Supplied data:
────────────────
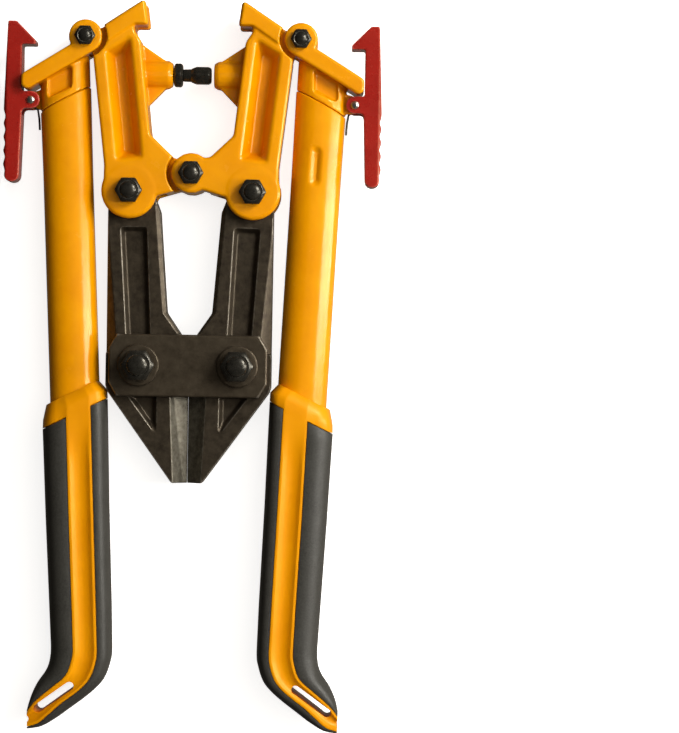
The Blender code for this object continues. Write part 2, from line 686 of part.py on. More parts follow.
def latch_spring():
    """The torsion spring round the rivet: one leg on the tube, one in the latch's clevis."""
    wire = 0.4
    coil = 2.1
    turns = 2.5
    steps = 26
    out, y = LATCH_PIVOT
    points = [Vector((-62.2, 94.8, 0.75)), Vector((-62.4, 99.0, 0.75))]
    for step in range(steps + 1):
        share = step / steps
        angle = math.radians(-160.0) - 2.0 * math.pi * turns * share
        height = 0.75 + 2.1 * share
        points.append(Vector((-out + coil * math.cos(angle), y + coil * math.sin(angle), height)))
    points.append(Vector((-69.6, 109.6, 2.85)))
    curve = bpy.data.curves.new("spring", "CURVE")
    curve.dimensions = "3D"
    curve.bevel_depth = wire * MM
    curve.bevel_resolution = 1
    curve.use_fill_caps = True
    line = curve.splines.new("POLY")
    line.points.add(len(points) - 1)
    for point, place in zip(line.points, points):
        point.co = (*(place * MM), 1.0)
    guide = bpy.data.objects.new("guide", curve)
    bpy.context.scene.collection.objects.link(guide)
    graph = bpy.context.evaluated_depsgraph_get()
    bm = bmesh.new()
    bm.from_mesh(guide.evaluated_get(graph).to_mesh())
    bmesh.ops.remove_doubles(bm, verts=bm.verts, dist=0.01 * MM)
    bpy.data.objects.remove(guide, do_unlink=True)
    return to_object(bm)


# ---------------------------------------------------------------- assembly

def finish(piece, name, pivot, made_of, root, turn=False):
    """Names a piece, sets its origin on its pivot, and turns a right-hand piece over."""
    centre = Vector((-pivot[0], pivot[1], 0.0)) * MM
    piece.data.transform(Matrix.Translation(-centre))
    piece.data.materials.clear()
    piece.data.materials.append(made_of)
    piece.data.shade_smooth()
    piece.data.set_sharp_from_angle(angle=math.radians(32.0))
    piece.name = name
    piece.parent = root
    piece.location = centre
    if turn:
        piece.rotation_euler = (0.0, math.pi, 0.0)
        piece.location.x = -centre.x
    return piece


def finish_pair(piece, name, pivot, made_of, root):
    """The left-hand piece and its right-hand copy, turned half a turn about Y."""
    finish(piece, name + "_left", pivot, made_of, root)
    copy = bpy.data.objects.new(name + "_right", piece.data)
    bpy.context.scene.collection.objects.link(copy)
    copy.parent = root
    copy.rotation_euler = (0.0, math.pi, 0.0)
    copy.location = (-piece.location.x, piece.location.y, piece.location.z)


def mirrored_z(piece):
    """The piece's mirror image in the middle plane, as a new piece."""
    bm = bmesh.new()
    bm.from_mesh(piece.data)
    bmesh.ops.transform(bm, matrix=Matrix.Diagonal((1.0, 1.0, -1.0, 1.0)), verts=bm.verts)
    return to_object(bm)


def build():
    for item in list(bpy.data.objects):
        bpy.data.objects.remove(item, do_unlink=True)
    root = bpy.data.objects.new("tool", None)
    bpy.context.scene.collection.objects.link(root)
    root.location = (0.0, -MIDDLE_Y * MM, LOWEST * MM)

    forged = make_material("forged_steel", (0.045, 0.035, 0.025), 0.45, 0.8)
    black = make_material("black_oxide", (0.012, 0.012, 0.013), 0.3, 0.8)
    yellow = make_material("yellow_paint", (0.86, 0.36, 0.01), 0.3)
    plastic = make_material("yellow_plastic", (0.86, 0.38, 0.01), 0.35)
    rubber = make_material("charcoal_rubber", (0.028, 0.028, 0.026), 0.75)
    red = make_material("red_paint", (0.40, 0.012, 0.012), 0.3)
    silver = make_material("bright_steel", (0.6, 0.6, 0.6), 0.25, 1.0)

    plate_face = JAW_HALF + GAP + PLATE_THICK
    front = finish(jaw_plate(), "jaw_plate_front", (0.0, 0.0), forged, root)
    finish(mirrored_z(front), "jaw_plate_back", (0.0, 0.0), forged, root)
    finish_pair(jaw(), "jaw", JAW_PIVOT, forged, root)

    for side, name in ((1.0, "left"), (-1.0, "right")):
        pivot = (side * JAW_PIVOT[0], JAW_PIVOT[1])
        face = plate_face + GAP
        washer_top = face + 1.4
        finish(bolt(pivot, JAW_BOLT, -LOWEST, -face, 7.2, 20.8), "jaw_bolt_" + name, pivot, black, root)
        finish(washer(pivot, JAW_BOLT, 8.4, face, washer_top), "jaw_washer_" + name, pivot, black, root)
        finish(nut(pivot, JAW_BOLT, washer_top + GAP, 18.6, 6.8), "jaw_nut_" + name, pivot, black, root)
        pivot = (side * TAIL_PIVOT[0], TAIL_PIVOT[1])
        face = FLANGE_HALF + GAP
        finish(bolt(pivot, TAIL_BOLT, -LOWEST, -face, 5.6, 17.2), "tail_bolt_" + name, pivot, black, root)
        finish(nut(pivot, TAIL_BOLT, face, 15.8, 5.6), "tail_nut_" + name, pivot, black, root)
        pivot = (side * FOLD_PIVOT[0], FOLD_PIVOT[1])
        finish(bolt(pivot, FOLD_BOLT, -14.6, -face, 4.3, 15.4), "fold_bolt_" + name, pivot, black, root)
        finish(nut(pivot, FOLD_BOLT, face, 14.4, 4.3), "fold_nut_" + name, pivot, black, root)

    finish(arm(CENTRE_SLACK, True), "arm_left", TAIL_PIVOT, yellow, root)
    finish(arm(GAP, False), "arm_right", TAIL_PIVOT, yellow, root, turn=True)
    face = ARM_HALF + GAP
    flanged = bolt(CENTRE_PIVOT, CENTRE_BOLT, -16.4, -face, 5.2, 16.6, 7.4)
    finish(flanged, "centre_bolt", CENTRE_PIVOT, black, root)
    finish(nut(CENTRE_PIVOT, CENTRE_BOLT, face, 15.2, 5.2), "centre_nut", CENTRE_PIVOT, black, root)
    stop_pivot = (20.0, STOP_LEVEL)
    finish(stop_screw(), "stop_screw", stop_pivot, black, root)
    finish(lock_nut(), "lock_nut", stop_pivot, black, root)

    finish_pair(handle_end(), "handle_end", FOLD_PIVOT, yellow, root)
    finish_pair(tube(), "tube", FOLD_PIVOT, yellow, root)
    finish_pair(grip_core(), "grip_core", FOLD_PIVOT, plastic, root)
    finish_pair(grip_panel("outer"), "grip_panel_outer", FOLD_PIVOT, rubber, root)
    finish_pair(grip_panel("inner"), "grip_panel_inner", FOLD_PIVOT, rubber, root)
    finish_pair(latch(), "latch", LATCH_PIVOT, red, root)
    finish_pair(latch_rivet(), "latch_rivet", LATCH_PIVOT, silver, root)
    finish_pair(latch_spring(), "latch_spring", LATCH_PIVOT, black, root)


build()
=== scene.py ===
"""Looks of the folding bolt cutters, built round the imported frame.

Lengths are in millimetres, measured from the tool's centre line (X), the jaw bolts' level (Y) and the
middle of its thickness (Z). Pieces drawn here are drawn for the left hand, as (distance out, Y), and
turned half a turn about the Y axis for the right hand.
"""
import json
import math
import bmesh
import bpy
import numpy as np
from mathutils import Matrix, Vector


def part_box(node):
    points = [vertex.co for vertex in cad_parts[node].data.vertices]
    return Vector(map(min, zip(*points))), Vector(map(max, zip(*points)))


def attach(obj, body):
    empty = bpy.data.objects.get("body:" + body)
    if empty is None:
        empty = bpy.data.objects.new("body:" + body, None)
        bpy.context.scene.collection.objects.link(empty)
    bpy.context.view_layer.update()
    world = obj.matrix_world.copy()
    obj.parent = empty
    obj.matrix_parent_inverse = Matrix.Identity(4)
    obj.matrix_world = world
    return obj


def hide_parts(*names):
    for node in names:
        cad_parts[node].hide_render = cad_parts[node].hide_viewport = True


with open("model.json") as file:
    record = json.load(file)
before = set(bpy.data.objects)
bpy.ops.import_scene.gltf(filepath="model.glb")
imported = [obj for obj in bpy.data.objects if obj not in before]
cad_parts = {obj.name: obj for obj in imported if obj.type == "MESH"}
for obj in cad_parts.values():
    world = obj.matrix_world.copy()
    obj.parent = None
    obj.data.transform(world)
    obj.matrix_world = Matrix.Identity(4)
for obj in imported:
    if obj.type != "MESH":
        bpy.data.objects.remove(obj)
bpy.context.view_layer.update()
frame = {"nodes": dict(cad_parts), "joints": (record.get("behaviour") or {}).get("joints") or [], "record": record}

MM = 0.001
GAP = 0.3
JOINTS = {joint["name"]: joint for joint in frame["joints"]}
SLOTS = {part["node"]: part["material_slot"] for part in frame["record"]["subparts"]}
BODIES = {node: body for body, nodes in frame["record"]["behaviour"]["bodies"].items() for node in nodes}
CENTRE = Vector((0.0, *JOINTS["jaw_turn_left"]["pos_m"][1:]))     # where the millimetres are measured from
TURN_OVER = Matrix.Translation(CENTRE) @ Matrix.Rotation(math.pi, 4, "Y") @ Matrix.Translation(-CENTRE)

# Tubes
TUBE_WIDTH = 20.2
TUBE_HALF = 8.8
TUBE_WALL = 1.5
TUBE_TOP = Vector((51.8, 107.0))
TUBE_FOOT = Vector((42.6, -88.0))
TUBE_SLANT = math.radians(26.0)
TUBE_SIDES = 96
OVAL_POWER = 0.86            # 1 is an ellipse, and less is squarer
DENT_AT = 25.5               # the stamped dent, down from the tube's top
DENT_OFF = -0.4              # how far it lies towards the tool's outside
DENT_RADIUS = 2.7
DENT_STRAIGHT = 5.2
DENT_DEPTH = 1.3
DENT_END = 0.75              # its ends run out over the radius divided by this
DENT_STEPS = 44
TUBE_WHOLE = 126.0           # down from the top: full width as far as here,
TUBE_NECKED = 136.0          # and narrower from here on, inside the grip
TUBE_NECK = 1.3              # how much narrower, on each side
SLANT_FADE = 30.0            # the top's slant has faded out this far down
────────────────
Given exercise:
Return nothing but the lines from the start of the listing above through the line containing "return piece", exactly as given.

Result below:
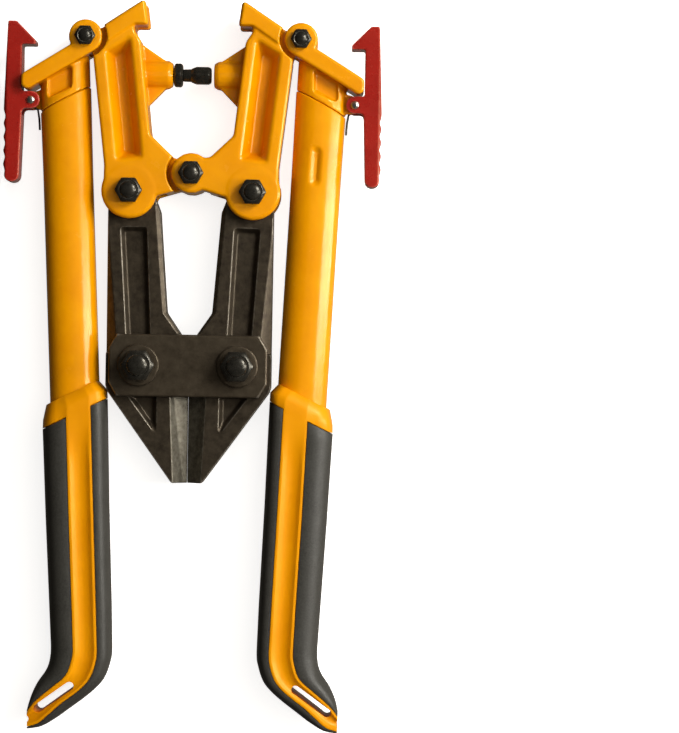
The Blender code for this object continues. Write part 2, from line 686 of part.py on. More parts follow.
def latch_spring():
    """The torsion spring round the rivet: one leg on the tube, one in the latch's clevis."""
    wire = 0.4
    coil = 2.1
    turns = 2.5
    steps = 26
    out, y = LATCH_PIVOT
    points = [Vector((-62.2, 94.8, 0.75)), Vector((-62.4, 99.0, 0.75))]
    for step in range(steps + 1):
        share = step / steps
        angle = math.radians(-160.0) - 2.0 * math.pi * turns * share
        height = 0.75 + 2.1 * share
        points.append(Vector((-out + coil * math.cos(angle), y + coil * math.sin(angle), height)))
    points.append(Vector((-69.6, 109.6, 2.85)))
    curve = bpy.data.curves.new("spring", "CURVE")
    curve.dimensions = "3D"
    curve.bevel_depth = wire * MM
    curve.bevel_resolution = 1
    curve.use_fill_caps = True
    line = curve.splines.new("POLY")
    line.points.add(len(points) - 1)
    for point, place in zip(line.points, points):
        point.co = (*(place * MM), 1.0)
    guide = bpy.data.objects.new("guide", curve)
    bpy.context.scene.collection.objects.link(guide)
    graph = bpy.context.evaluated_depsgraph_get()
    bm = bmesh.new()
    bm.from_mesh(guide.evaluated_get(graph).to_mesh())
    bmesh.ops.remove_doubles(bm, verts=bm.verts, dist=0.01 * MM)
    bpy.data.objects.remove(guide, do_unlink=True)
    return to_object(bm)


# ---------------------------------------------------------------- assembly

def finish(piece, name, pivot, made_of, root, turn=False):
    """Names a piece, sets its origin on its pivot, and turns a right-hand piece over."""
    centre = Vector((-pivot[0], pivot[1], 0.0)) * MM
    piece.data.transform(Matrix.Translation(-centre))
    piece.data.materials.clear()
    piece.data.materials.append(made_of)
    piece.data.shade_smooth()
    piece.data.set_sharp_from_angle(angle=math.radians(32.0))
    piece.name = name
    piece.parent = root
    piece.location = centre
    if turn:
        piece.rotation_euler = (0.0, math.pi, 0.0)
        piece.location.x = -centre.x
    return piece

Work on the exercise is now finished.